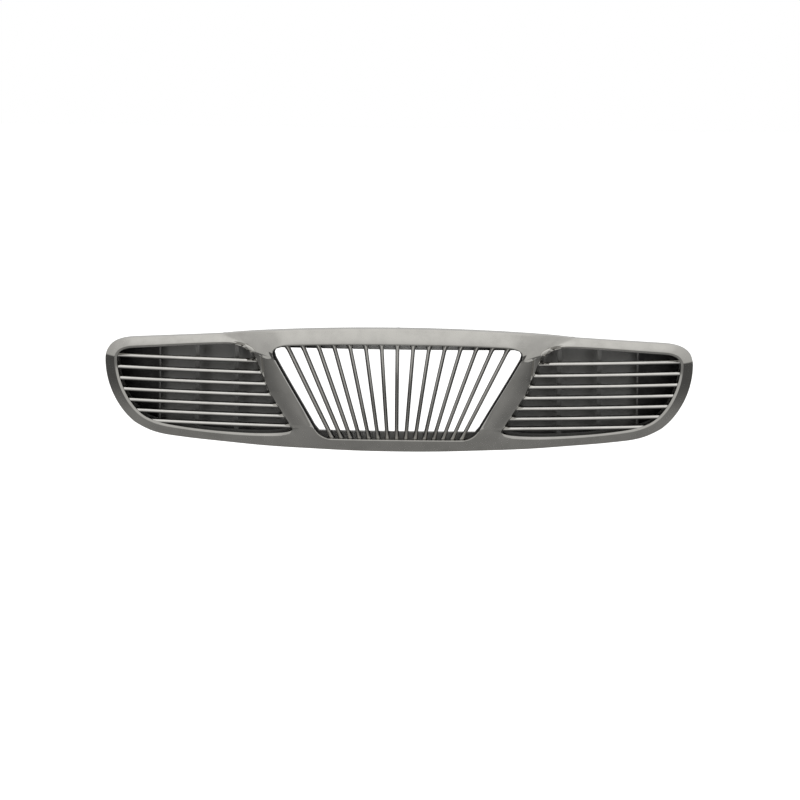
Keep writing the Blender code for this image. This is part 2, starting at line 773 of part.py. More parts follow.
def centre_frame():
    """The black carrier behind the centre opening, notched for the bars."""
    front = CENTRE_WALL_END + TOUCH
    back = front + CENTRE_FRAME_DEPTH
    low = min(z for _, z in CENTRE_OPENING) + CENTRE_FRAME_INSET
    high = max(z for _, z in CENTRE_OPENING) - CENTRE_FRAME_INSET
    sight = [(x, min(high, max(low, z))) for x, z in offset(CENTRE_OPENING, -CENTRE_FRAME_CHEEK)]
    obj = ring("centre_frame", BLACK_PLASTIC, offset(CENTRE_OPENING, FLANGE), sight, front, back)
    for place in range(BAR_COUNT):
        turn, x = bar_stance(place)
        half = BAR_THICKNESS / 2 + FIT
        foot, head = bar_span(turn, x)
        low = (-half, front - WALL, foot - NOTCH_OVER)
        notch = helper(box(low, (half, BAR_BACK + TOUCH, head + NOTCH_OVER)))
        notch.location.x = x
        notch.rotation_euler.y = turn
        combine(obj, "DIFFERENCE", notch)
    bow(obj)
    add_ears(obj, "centre", back)
    clean(obj.data)
    return smooth(obj)


def add_ears(obj, name, back):
    """Adds the ears that the screws pass through, and clears the frame behind each for the screw's head."""
    for x, z, end, insert in boss_places():
        if insert != name:
            continue
        seat = sweep(x) + end - BOSS_DROP + TOUCH
        rear = seat + EAR_THICKNESS
        combine(obj, "UNION", helper(rod(EAR_RADIUS, seat, rear), (x, 0, z)))
        combine(obj, "DIFFERENCE", helper(rod(SCREW_HEAD + 2 * FIT, rear, rear + back), (x, 0, z)))
        combine(obj, "DIFFERENCE", helper(rod(SCREW_SHANK + FIT, seat - 0.01, rear + 0.01, 12), (x, 0, z)))


def bar_span(turn, x):
    """How far along its own length a bar's axis meets the bottom and the top of the opening."""
    along = Vector((math.sin(turn), math.cos(turn)))
    found = []
    for a, b in zip(CENTRE_OPENING, CENTRE_OPENING[1:] + CENTRE_OPENING[:1]):
        a, b = Vector(a) - Vector((x, 0)), Vector(b) - Vector((x, 0))
        before, after = a.x * along.y - a.y * along.x, b.x * along.y - b.y * along.x
        if before * after <= 0 and before != after:
            found.append(a.lerp(b, before / (before - after)).dot(along))
    return min(found), max(found)


def bar_reach():
    """Half the length of a bar before it is trimmed: enough for the most slanted one."""
    return max(abs(z) for _, z in CENTRE_OPENING) * 1.15


def bar_stance(place):
    """A bar's turn about Y and its x at mid-height."""
    step = place - (BAR_COUNT - 1) / 2
    high = max(z for _, z in CENTRE_OPENING)
    low = min(z for _, z in CENTRE_OPENING)
    top, bottom = step * BAR_PITCH_TOP, step * BAR_PITCH_BOTTOM
    lean = (top - bottom) / (high - low)
    return math.atan(lean), bottom - low * lean


def bar(place):
    """A fanned bar: bowed back at its ends, and trimmed to the opening it stands in."""
    turn, x = bar_stance(place)
    reach = bar_reach()
    mesh = strip(blade_section(BAR_THICKNESS, BAR_TAIL, BAR_NOSE, BAR_BACK), -reach, reach)
    mesh.transform(Matrix.Rotation(-math.pi / 2, 4, "Y"))
    work = bmesh.new()
    work.from_mesh(mesh)
    for i in range(-3, 4):
        everything = work.verts[:] + work.edges[:] + work.faces[:]
        bmesh.ops.bisect_plane(work, geom=everything, plane_co=(0, 0, i * reach / 4), plane_no=(0, 0, 1))
    for v in work.verts:
        if v.co.y < BAR_NOSE + BAR_THICKNESS:
            v.co.y += BAR_NOSE_BOW * (v.co.z / reach) ** 2
    bmesh.ops.rotate(work, matrix=Matrix.Rotation(turn, 3, "Y"), verts=work.verts)
    bmesh.ops.translate(work, vec=(x, 0, 0), verts=work.verts)
    work.to_mesh(mesh)
    work.free()
    obj = piece(f"bar_{place + 1:02d}", mesh, CHROME)
    room = slab(offset(CENTRE_OPENING, -FIT), BAR_NOSE - 0.02, BAR_BACK + 0.02)
    combine(obj, "INTERSECT", helper(room))
    bow(obj)
    return centred(smooth(obj))


# The side inserts. Each is drawn for the right-hand side and turned over for the left.
def slat_height(place):
    """Height of a slat. They stand closer together towards the bottom."""
    return SLAT_TOP - place * SLAT_PITCH + place * (place - 1) / 2 * SLAT_PITCH_SHRINK


def rear_of_side_frame():
    return SIDE_WALL_END + TOUCH + SIDE_FRAME_DEPTH


def side_frame(side, name):
    """The black carrier behind a side opening, with two ribs, notched for the slats."""
    front = SIDE_WALL_END + TOUCH
    back = rear_of_side_frame()
    edge, sight = offset(SIDE_CLEAR, FLANGE), offset(SIDE_CLEAR, -SIDE_FRAME_INSET)
    obj = ring(name + "_side_frame", BLACK_PLASTIC, edge, sight, front, back)
    inset = offset(SIDE_CLEAR, -SIDE_FRAME_INSET / 2)
    for x in RIB_PLACES:
        high = edge_height(INNER_HALF, x, True)
        low = edge_height(INNER_HALF, x, False)
        near, far = front + RIB_RECESS, back - RIB_RECESS
        rib = helper(box((x - RIB_WIDTH / 2, near, low), (x + RIB_WIDTH / 2, far, high)))
        combine(rib, "INTERSECT", helper(slab(inset, front - 0.01, back + 0.01)))
        combine(obj, "UNION", rib)
    for place in range(SLAT_COUNT):
        z = slat_height(place)
        half = SLAT_THICKNESS / 2 + FIT
        notch = helper(box((0, front - 0.01, z - half), (HALF_WIDTH, SLAT_BACK + TOUCH, z + half)))
        combine(notch, "INTERSECT", helper(slab(offset(SIDE_CLEAR, 1e-4), front - 0.02, back + 0.02)))
        combine(obj, "DIFFERENCE", notch)
    bow(obj)
    turn_over(obj, side)
    add_ears(obj, name, back)
    clean(obj.data)
    return smooth(obj)


def slat(side, name, place):
    """A slat: trimmed to the opening it crosses."""
    blade = blade_section(SLAT_THICKNESS, SLAT_TAIL, SLAT_NOSE, SLAT_BACK)
    section = [(y, z + slat_height(place)) for y, z in blade]
    obj = piece(f"{name}_slat_{place + 1}", strip(section, ARM_FOOT[0], HALF_WIDTH), CHROME)
    room = slab(offset(SIDE_CLEAR, -FIT), SLAT_NOSE - 0.02, SLAT_BACK + 0.02)
    combine(obj, "INTERSECT", helper(room))
    bow(obj)
    turn_over(obj, side)
    return centred(smooth(obj))


def tray(side, name, low, high, depth):
    """A blanking tray: a shallow box, open to the front, between two places across the car."""
    front = rear_of_side_frame() + TOUCH
    obj = piece(name, slab(offset(SIDE_CLEAR, TRAY_MARGIN), front, front + depth), BLACK_PLASTIC)
    combine(obj, "INTERSECT", helper(box((low, 0, -0.2), (high, 0.2, 0.2))))
    room = helper(slab(offset(SIDE_CLEAR, TRAY_MARGIN - TRAY_WALL), front - 0.01, front + depth - TRAY_WALL))
    combine(room, "INTERSECT", helper(box((low + TRAY_WALL, -0.2, -0.2), (high - TRAY_WALL, 0.2, 0.2))))
    combine(obj, "DIFFERENCE", room)
    bow(obj)
    turn_over(obj, side)
    return centred(smooth(obj))


# The fixings.
def screw(name, x, z, end):
    """A pan-head screw, driven from behind."""
    seat = sweep(x) + end - BOSS_DROP + 2 * TOUCH + EAR_THICKNESS
    crown = SCREW_HEAD_HEIGHT
    profile = (
        (0, crown),
        (SCREW_HEAD * 0.6, crown * 0.9),
        (SCREW_HEAD * 0.92, crown * 0.5),
        (SCREW_HEAD, 0),
        (SCREW_SHANK, 0),
        (SCREW_SHANK, SCREW_SHANK - SCREW_LENGTH),
        (0, -SCREW_LENGTH),
    )
    obj = turned(name, profile, ZINC_STEEL, 14)
    obj.rotation_euler.x = -math.pi / 2
    obj.location = (x, seat, z)
    return smooth(obj)


def retainer(label, x):
    """A push retainer in a top tab: a split body, and the pin that spreads it."""
    low, high = tab_box(x, TAB_WIDTH, TAB_EMBED, TAB_REACH, TAB_THICKNESS, False)
    seat = Vector((x, high[1] - RETAINER_SETBACK, high[2] + TOUCH))
    body = (
        (RETAINER_BORE, RETAINER_HEAD_HEIGHT),
        (RETAINER_HEAD * 0.9, RETAINER_HEAD_HEIGHT),
        (RETAINER_HEAD, RETAINER_HEAD_HEIGHT * 0.5),
        (RETAINER_HEAD, 0),
        (RETAINER_SHANK, 0),
        (RETAINER_SHANK, -RETAINER_LENGTH * 0.75),
        (RETAINER_SHANK * 0.8, -RETAINER_LENGTH),
        (RETAINER_BORE, -RETAINER_LENGTH),
        (RETAINER_BORE, RETAINER_HEAD_HEIGHT),
    )
    obj = turned(label + "_retainer", body, CLIP_PLASTIC)
    slit = box((-RETAINER_HEAD, -0.5, -2 * RETAINER_LENGTH), (RETAINER_HEAD, 0.5, -RETAINER_LENGTH / 2))
    slit.transform(Matrix.Diagonal((1, RETAINER_SLIT, 1, 1)))
    combine(obj, "DIFFERENCE", helper(slit))
    obj.location = seat
    smooth(obj)
    shank = RETAINER_BORE - FIT
    pin = (
        (0, PIN_HEAD_HEIGHT),
        (PIN_HEAD * 0.85, PIN_HEAD_HEIGHT),
        (PIN_HEAD, PIN_HEAD_HEIGHT * 0.5),
        (PIN_HEAD, 0),
        (shank, 0),
        (shank, -PIN_LENGTH),
        (0, -PIN_LENGTH - shank / 2),
    )
    obj = turned(label + "_retainer_pin", pin, CLIP_PLASTIC)
    obj.location = seat + Vector((0, 0, RETAINER_HEAD_HEIGHT + TOUCH))
    return smooth(obj)


surround()
centre_frame()
for number in range(BAR_COUNT):
    bar(number)
for hand, label in ((-1, "left"), (1, "right")):
    side_frame(hand, label)
    for number in range(SLAT_COUNT):
        slat(hand, label, number)
    arm_side = min(x for x, _ in SIDE_CLEAR) - 0.05
    tray(hand, label + "_tray", arm_side, TRAY_SPLIT - TOUCH / 2, TRAY_DEPTH)
    tray(hand, label + "_end_tray", TRAY_SPLIT + TOUCH / 2, HALF_WIDTH, END_TRAY_DEPTH)
    bracket(hand, label + "_bracket")
    spring_nut(hand, label + "_spring_nut")
for insert in ("centre", "left", "right"):
    for number, (x, z, end, _) in enumerate(place for place in boss_places() if place[3] == insert):
        screw(f"{insert}_screw_{number + 1}", x, z, end)
for label, x in TABS.items():
    retainer(label, x)

# The origin is on the underside of the centre tab.
corner, _ = tab_box(0, TAB_WIDTH, TAB_EMBED, TAB_REACH, TAB_THICKNESS, False)
datum.location = (0, -OUTER_WALL_END - SEAT_SETBACK, -corner[2])
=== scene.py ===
import math

import bmesh
import bpy
from mathutils import Matrix, Vector
from mathutils.geometry import interpolate_bezier


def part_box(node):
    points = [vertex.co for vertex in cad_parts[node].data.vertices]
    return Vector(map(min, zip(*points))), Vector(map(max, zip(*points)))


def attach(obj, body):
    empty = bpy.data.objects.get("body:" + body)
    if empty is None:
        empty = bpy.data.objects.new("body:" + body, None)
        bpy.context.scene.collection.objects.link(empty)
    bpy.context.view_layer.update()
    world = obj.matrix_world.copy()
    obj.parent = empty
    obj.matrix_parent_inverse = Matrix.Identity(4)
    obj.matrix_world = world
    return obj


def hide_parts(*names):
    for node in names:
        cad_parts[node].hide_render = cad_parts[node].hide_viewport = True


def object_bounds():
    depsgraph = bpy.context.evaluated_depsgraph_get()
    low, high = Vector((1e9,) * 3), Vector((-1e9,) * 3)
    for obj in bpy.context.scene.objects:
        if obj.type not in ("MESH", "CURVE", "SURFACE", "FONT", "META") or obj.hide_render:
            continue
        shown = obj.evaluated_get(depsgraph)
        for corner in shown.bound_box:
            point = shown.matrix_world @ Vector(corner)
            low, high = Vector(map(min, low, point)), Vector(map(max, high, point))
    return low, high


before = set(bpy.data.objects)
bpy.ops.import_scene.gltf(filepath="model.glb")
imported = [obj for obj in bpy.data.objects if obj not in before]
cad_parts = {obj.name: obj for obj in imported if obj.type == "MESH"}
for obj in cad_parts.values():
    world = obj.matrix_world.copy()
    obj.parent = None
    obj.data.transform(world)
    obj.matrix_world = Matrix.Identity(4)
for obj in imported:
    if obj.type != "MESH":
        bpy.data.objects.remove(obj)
cad_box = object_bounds()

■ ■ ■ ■

INSTRUCTIONS TO FOLLOW: List the lines of the material in which the word "depsgraph" occurs.

THE COMPLETED TASK:
    depsgraph = bpy.context.evaluated_depsgraph_get()
        shown = obj.evaluated_get(depsgraph)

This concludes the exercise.